To begin with, when you're just dealing with the animals dashing away from your spinning lights, all is well and good. Levels never outstay their welcome - a successful runthrough on each only takes a couple of minutes. Yet as the game grinds on affairs become more and more samey. To its credit, Flock does try to keep things fresh - but everything added as the game trudges laboriously onwards just feels like a bolt-on features. Ewes that chains of randy sheep will follow in a slut-hungry conga, lamb-providing love patches where your ovine friends sexually congregate behind a barrage of hearts, crop circles that can be drawn for bonuses, light shining obelisks... They all change the game, but never truly develop it. Only the introduction of predators that hide in nighttime hedges that must be warded off by your UFO truly raise eyebrows above the standard gradient.
It doesn't help matters that since time began herding gameplay has never really been that much fun. It wasn't that much fun in Sheep back in 2000 (which incidentally was about aliens too), it was a concept that wasn't quite strong enough to rest the laurels of Herdy Gerdy upon, and even the goat-herding in Twilight Princess wasn't exactly stellar. The problem lies in the fact that directing a variety of out-of-control cloth-eared mammals across a cliff-strewn danger zone means that, by its very nature, you rarely feel in enough control of what's happening on-screen.
The central 'have slight control of a bunch of suicidal animals' mechanic draws such a thin line between satisfaction and screaming blue murder that it can presumably only be analysed using an electron microscope. When things go wrong and a barnful of creatures tumble from a precipice and into the drink, you feel utter frustration rather than an urge to restart the level. It gets to the point that when you restart levels you hear the solemn thud of your own mortality with every press of a button.
The joke, of course, is that technically Flock isn't particularly difficult. You'll whip through its sixty levels in little more than a particularly dreary afternoon. It's just so mediocre that when your herd goes the wrong way and renders the last three minutes of your life null and void in an official capacity you feel an urge to go outside and hurt things. This is further compounded by in-game niggles like sheep getting stuck on fallen fences, chickens leaping off whatever they can find so they can embark on a doomed cross-screen flight into the ocean while serenaded by your screams, and boulder-opened swing-gates that automatically close for no reason other than flicking two fingers at you for wilfully breaking the countryside code.
At a base level, then, I do not recommend Flock! It starts out fresh and faintly interesting, starts to move the furniture around in an increasingly desperate attempt to keep the romance alive and ends up with you developing so many emotional hang-ups and irrational outbursts of bottomless rage that all the good times are purged from your mind. It is, in short, like the most damaging relationship you've ever had.

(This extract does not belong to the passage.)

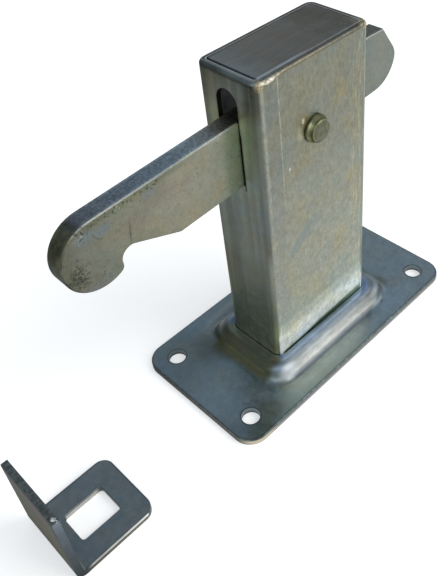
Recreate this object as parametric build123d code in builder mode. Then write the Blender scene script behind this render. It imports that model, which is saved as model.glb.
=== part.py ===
from build123d import *
from math import cos, radians, sin, sqrt, tan
import os

# Hook door latch for the floor: a rectangular tube post on a pressed base plate carries
# a gravity hook, and a loose angle keeper belongs on the door leaf. Millimetres, +Z up.
# The origin is the centre of the base plate's underside, and the hook points to -X.

# Base plate of pressed sheet
plate_length = 136.0
plate_width = 70.0
sheet_thickness = 3.0
plate_corner_radius = 9.0
plate_edge_roll = 0.7
screw_hole_diameter = 8.0
screw_spacing_x = 114.0
screw_spacing_y = 48.0

# Raised pad pressed into the middle of the plate
pad_rise = 6.0
pad_ledge_x = 6.0
pad_ledge_y = 5.5
pad_draft = 24.0
pad_corner_radius = 8.0
pad_crown_radius = 4.5
pad_foot_radius = 4.0

# Post of rectangular tube, let through the pad and welded to it from below
post_depth = 60.0
post_width = 30.0
post_wall = 2.5
post_corner_radius = 4.0
post_top = 146.0
post_rim_rounding = 1.5
foot_recess = 1.0
foot_gap = 0.4
foot_weld_leg = 2.6
foot_weld_slope = 40.0

# Cap plate let into the mouth of the post
cap_thickness = 3.0
cap_gap = 0.4
cap_bevel = 0.9

# Rivet that the hook turns on
pivot_x = -2.0
pivot_drop = 30.5
rivet_shank_diameter = 8.0
rivet_hole_clearance = 0.05
rivet_head_diameter = 11.4
rivet_face_diameter = 9.0
rivet_head_height = 3.8
rivet_land_height = 1.0
rivet_face_bevel = 0.5
closing_head_diameter = 12.0
closing_face_diameter = 7.6
closing_head_height = 2.2
closing_land_height = 0.6

# Hook cut from flat bar, measured along the bar from the rivet
bar_height = 28.0
bar_thickness = 8.0
nose_reach = 105.6
nose_length = 21.2
throat_radius = 4.4
heel_radius = 2.2
relief_length = 24.6
relief_angle = 24.8
relief_rounding = 1.5
tail_reach = 62.5
tail_bevel_length = 8.2
tail_taper_length = 20.5
tail_corner_drop = 1.6
tail_flat_angle = -4.0
tail_rounding = 7.0
bar_edge_break = 0.45
bore_clearance = 0.08
rest_tilt = 2.9
lift_angle = 14.0

# Slots that the hook passes through
slot_side_clearance = 1.3
bar_side_gap = 0.4
seat_gap = 0.3
swing_gap = 0.5
slot_corner_radius = 1.0

# Loose keeper bent from strip
keeper_height = 40.0
keeper_length = 36.0
keeper_width = 33.0
keeper_thickness = 2.8
keeper_bend_radius = 1.2
keeper_end_radius = 5.0
keeper_face_x = -146.0
keeper_centre_y = -9.3
keeper_slot_start = 9.1
keeper_slot_length = 17.6
keeper_slot_width = 13.6
keeper_slot_radius = 1.4

# The pad's wall leans by the draft and keeps the sheet's thickness, inside as outside.
pad_run = pad_rise * tan(radians(pad_draft))
pad_foot_length = post_depth + 2 * (pad_ledge_x + pad_run)
pad_foot_width = post_width + 2 * (pad_ledge_y + pad_run)
lining_inset = sheet_thickness * (1 / cos(radians(pad_draft)) - tan(radians(pad_draft)))

# The slots' ends follow from the bar at rest, nose down by the tilt, and fully lifted.
bar_half = bar_height / 2
pivot_z = post_top - pivot_drop
front_arm = post_depth / 2 + pivot_x
rear_arm = post_depth / 2 - pivot_x
rest_slope = tan(radians(rest_tilt))
rest_half = bar_half / cos(radians(rest_tilt))
lift_slope = tan(radians(lift_angle - rest_tilt))
lift_half = bar_half / cos(radians(lift_angle - rest_tilt))

# The bar leans to the rivet-head side of its slots, and its corners fit the round ends.
slot_width = bar_thickness + 2 * slot_side_clearance
bar_offset = bar_side_gap - slot_side_clearance
corner_reach = bar_thickness / 2 - bar_offset + bar_side_gap / 2
round_end_rise = sqrt((slot_width / 2) ** 2 - corner_reach**2)
front_slot_bottom = pivot_z - front_arm * rest_slope - rest_half - seat_gap
front_round_centre = pivot_z + front_arm * lift_slope + lift_half + swing_gap - round_end_rise
rear_slot_top = pivot_z + rear_arm * rest_slope + rest_half + swing_gap
rear_round_centre = pivot_z - rear_arm * lift_slope - lift_half - swing_gap + round_end_rise


def wall_slot(round_centre, square_end):
    """Slot in a narrow wall: a full round at one end, eased corners at the other."""
    with BuildSketch(mode=Mode.PRIVATE) as slot:
        with Locations((0, (round_centre + square_end) / 2)):
            Rectangle(slot_width, abs(round_centre - square_end))
        nearness = slot.vertices().sort_by_distance((0, square_end))
        fillet(nearness[:2], slot_corner_radius)
        with Locations((0, round_centre)):
            Circle(slot_width / 2)
    add(slot.sketch)


# The base plate: a blanked rectangle with a drafted pad pressed up round the post's foot.
with BuildPart() as base_plate:
    with BuildSketch():
        RectangleRounded(plate_length, plate_width, plate_corner_radius)
    extrude(amount=sheet_thickness)
    fillet(base_plate.faces().sort_by(Axis.Z)[-1].edges(), plate_edge_roll)
    with BuildSketch(Plane.XY.offset(sheet_thickness)):
        RectangleRounded(pad_foot_length, pad_foot_width, pad_corner_radius)
    extrude(amount=pad_rise, taper=pad_draft)
    fillet(base_plate.faces().sort_by(Axis.Z)[-1].edges(), pad_crown_radius)
    plate_top = base_plate.faces().filter_by(Plane.XY).sort_by(Axis.Z)[-2]
    fillet(plate_top.inner_wires()[0].edges(), pad_foot_radius)
    with BuildSketch():
        RectangleRounded(
            pad_foot_length - 2 * lining_inset,
            pad_foot_width - 2 * lining_inset,
            pad_corner_radius - lining_inset,
        )
    extrude(amount=pad_rise, taper=pad_draft, mode=Mode.SUBTRACT)
    underside = base_plate.faces().sort_by(Axis.Z)[0]
    fillet(underside.inner_wires()[0].edges(), pad_foot_radius + sheet_thickness)
    with BuildSketch(Plane.XY.offset(pad_rise)):
        RectangleRounded(
            post_depth + 2 * foot_gap, post_width + 2 * foot_gap, post_corner_radius + foot_gap
        )
    extrude(amount=sheet_thickness, mode=Mode.SUBTRACT)
    with BuildSketch():
        with GridLocations(screw_spacing_x, screw_spacing_y, 2, 2):
            Circle(screw_hole_diameter / 2)
    extrude(amount=sheet_thickness, mode=Mode.SUBTRACT)
base_plate.part.label = "base_plate"

# The post: a length of tube with a slot in each narrow wall and a rivet hole across.
mouth_length = post_depth - 2 * post_wall
mouth_width = post_width - 2 * post_wall
mouth_radius = post_corner_radius - post_wall
with BuildPart() as post_tube:
    with BuildSketch(Plane.XY.offset(foot_recess)):
        RectangleRounded(post_depth, post_width, post_corner_radius)
        RectangleRounded(mouth_length, mouth_width, mouth_radius, mode=Mode.SUBTRACT)
    extrude(amount=post_top - foot_recess)
    rim = post_tube.faces().sort_by(Axis.Z)[-1]
    fillet(rim.outer_wire().edges(), post_rim_rounding)
    with BuildSketch(Plane.YZ.offset(-post_depth / 2)):
        wall_slot(front_round_centre, front_slot_bottom)
    extrude(amount=post_wall, mode=Mode.SUBTRACT)
    with BuildSketch(Plane.YZ.offset(post_depth / 2)):
        wall_slot(rear_round_centre, rear_slot_top)
    extrude(amount=-post_wall, mode=Mode.SUBTRACT)
    with Locations(Plane((pivot_x, -post_width / 2, pivot_z), z_dir=(0, -1, 0))):
        Hole(rivet_shank_diameter / 2 + rivet_hole_clearance, depth=post_width)
post_tube.part.label = "post_tube"

# The cap: a plate let into the tube's mouth, its upper edges bevelled for the weld.
with BuildPart() as top_cap:
    with BuildSketch(Plane.XY.offset(post_top)):
        RectangleRounded(
            mouth_length - 2 * cap_gap, mouth_width - 2 * cap_gap, mouth_radius - cap_gap
        )
    extrude(amount=-cap_thickness)
    chamfer(top_cap.faces().sort_by(Axis.Z)[-1].edges(), cap_bevel)
top_cap.part.label = "top_cap"

# The cap's weld: it fills the gap and the bevel on three sides, ground flush, and leaves
# the side above the hook open as a groove.
with BuildPart() as cap_weld:
    with BuildSketch(Plane.XY.offset(post_top)):
        RectangleRounded(mouth_length, mouth_width, mouth_radius)
        with Locations((-mouth_length / 2, 0)):
            Rectangle(2 * (cap_gap + cap_bevel), mouth_width, mode=Mode.SUBTRACT)
    extrude(amount=-cap_thickness)
    add(top_cap.part, mode=Mode.SUBTRACT)
cap_weld.part.label = "cap_weld"

# The foot's weld: a fillet bead all round the tube, in the corner under the pad.
with BuildPart() as foot_weld:
    with BuildSketch(Plane.XY.offset(pad_rise)):
        RectangleRounded(
            post_depth + 2 * foot_weld_leg,
            post_width + 2 * foot_weld_leg,
            post_corner_radius + foot_weld_leg,
        )
    extrude(amount=-foot_weld_leg, taper=foot_weld_slope)
    with BuildSketch(Plane.XY.offset(pad_rise)):
        RectangleRounded(post_depth, post_width, post_corner_radius)
    extrude(amount=-foot_weld_leg, mode=Mode.SUBTRACT)
foot_weld.part.label = "foot_weld"

# The rivet: a turned pin with a tapered head in front and a flatter closing head behind.
near_face = -post_width / 2
far_face = post_width / 2
with BuildPart() as pivot_rivet:
    with BuildSketch(Plane((pivot_x, 0, pivot_z))):
        with BuildLine():
            Polyline(
                (0, far_face + closing_head_height),
                (0, near_face - rivet_head_height),
                (rivet_face_diameter / 2, near_face - rivet_head_height),
                (rivet_head_diameter / 2, near_face - rivet_land_height),
                (rivet_head_diameter / 2, near_face),
                (rivet_shank_diameter / 2, near_face),
                (rivet_shank_diameter / 2, far_face),
                (closing_head_diameter / 2, far_face),
                (closing_head_diameter / 2, far_face + closing_land_height),
                (closing_face_diameter / 2, far_face + closing_head_height),
                close=True,
            )
        make_face()
    revolve(axis=Axis((pivot_x, 0, pivot_z), (0, 1, 0)))
    head_face = pivot_rivet.faces().sort_by(Axis.Y)[0]
    chamfer(head_face.edges(), rivet_face_bevel)
pivot_rivet.part.label = "pivot_rivet"

# The hook: flat bar with a half-round nose, a relieved throat behind it and a thumb tail.
# The profile is drawn along the bar, the rivet at its origin, and laid over by the tilt.
bar_plane = Plane(
    (pivot_x, bar_offset - bar_thickness / 2, pivot_z),
    x_dir=(cos(radians(rest_tilt)), 0, sin(radians(rest_tilt))),
    z_dir=(0, -1, 0),
)
nose_centre = bar_half - nose_reach
throat_reach = nose_reach - nose_length
relief_reach = throat_reach - relief_length
tail_centre = tail_reach - bar_half
tail_corner = (tail_reach - tail_bevel_length, bar_half - tail_corner_drop)
taper_start = (tail_reach - tail_bevel_length - tail_taper_length, bar_half)
heel = (-throat_reach, -sqrt(bar_half**2 - (throat_reach + nose_centre) ** 2))
throat_apex = (-throat_reach, relief_length * tan(radians(relief_angle)) - bar_half)
with BuildPart() as hook_lever:
    with BuildSketch(bar_plane) as hook_outline:
        with BuildLine():
            tail_round = CenterArc((tail_centre, 0), bar_half, -90, 90 + tail_flat_angle)
            Polyline(tail_round @ 1, tail_corner, taper_start, (nose_centre, bar_half))
            ThreePointArc((nose_centre, bar_half), (-nose_reach, 0), heel)
            FilletPolyline(
                heel,
                throat_apex,
                (-relief_reach, -bar_half),
                tail_round @ 0,
                radius=(throat_radius, relief_rounding),
            )
        make_face()
        fillet(hook_outline.vertices().sort_by_distance(heel)[0], heel_radius)
        fillet(hook_outline.vertices().sort_by_distance(tail_round @ 1)[0], tail_rounding)
    extrude(amount=-bar_thickness)
    chamfer(hook_lever.faces().filter_by(Axis.Y).edges(), bar_edge_break)
    with Locations(bar_plane):
        Hole(rivet_shank_diameter / 2 + bore_clearance, depth=bar_thickness)
hook_lever.part.label = "hook_lever"

# The keeper: strip bent to an angle, the leg on the floor pierced for the hook's nose.
keeper_back = keeper_centre_y + keeper_width / 2
slot_middle = keeper_face_x + keeper_slot_start + keeper_slot_length / 2
with BuildPart() as keeper:
    with BuildSketch(Plane((keeper_face_x, keeper_back, 0), z_dir=(0, -1, 0), x_dir=(1, 0, 0))):
        with BuildLine():
            FilletPolyline(
                (0, keeper_height),
                (0, 0),
                (keeper_length, 0),
                radius=keeper_bend_radius + keeper_thickness,
            )
            offset(amount=keeper_thickness, side=Side.LEFT)
        make_face()
    extrude(amount=keeper_width)
    free_corners = keeper.edges().filter_by(Axis.Z).sort_by(Axis.X)[-2:]
    fillet(free_corners, keeper_end_radius)
    with BuildSketch(Plane.XY.offset(keeper_thickness)):
        with Locations((slot_middle, keeper_centre_y)):
            RectangleRounded(keeper_slot_length, keeper_slot_width, keeper_slot_radius)
    extrude(amount=-keeper_thickness, mode=Mode.SUBTRACT)
keeper.part.label = "keeper"

os.makedirs("parts", exist_ok=True)
pieces = (
    base_plate,
    post_tube,
    top_cap,
    cap_weld,
    foot_weld,
    pivot_rivet,
    hook_lever,
    keeper,
)
for piece in pieces:
    export_step(piece.part, f"parts/{piece.part.label}.step")
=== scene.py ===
import bpy
import numpy as np
from mathutils import Matrix, Vector


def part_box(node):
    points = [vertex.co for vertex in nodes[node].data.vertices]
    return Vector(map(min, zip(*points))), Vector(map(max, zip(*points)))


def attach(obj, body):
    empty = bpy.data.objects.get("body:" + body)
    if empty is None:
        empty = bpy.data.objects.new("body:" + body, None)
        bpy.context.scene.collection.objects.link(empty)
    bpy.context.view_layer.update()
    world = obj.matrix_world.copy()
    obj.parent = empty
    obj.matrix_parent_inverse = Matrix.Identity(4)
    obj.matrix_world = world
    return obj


# Hook door latch of zinc-plated steel: a tube post on a pressed plate, a gravity hook on a
# rivet, and a loose angle keeper. Metres, +Z up, the hook points to -X.
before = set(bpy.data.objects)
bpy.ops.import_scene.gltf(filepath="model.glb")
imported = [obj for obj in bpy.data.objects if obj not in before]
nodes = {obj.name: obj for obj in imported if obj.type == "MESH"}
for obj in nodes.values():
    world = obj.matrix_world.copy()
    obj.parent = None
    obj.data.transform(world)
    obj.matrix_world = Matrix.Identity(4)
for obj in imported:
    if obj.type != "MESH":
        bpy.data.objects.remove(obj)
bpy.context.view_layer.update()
mm = 0.001

# Camera
# A hand-held view from above the hook's nose, looking down on the post's broad side. Its frame
# sits a little off the lens axis, as in a cropped picture.
camera_azimuth = -42.24
camera_elevation = 39.93
camera_roll = -5.10
camera_distance = 312.8 * mm
camera_slide_right = -11.75 * mm
camera_slide_up = -3.96 * mm
camera_target = Vector((0.0, 0.0, 70.0 * mm))
image_long_side = 576
focal_length_px = 743.1
lens_shift_x = -0.080
lens_shift_y = -0.130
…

Then again, it does have a rather good co-op mode. Sure, it isn't exactly Halo 3 or Gears of War - but even the angriest of astral shepherds would find it hard to argue that having one player flatten out crops and raise gates while the other chases the four-legged abductees around the level is a clever distillation of what makes co-op gaming the joy it nearly always is. There's also a half-decent level design kit buried in the menu system, but if you ever go beyond writing your name in cloth meadows I'd be extremely surprised.
Finally though, and most damningly, there's just no charm to the game. You go into it expecting whimsy, laughs and character (as you did in the otherwise dire Sheep, actually), but you leave having raised a half-smile at the way pits spew out lamb-chops, and a feeling of nausea whenever you hear jaunty music. I don't like it, and I've told my Dad about it and he said he didn't like the sound of it either. He told me he was going to get his shotgun, and that's where we left it.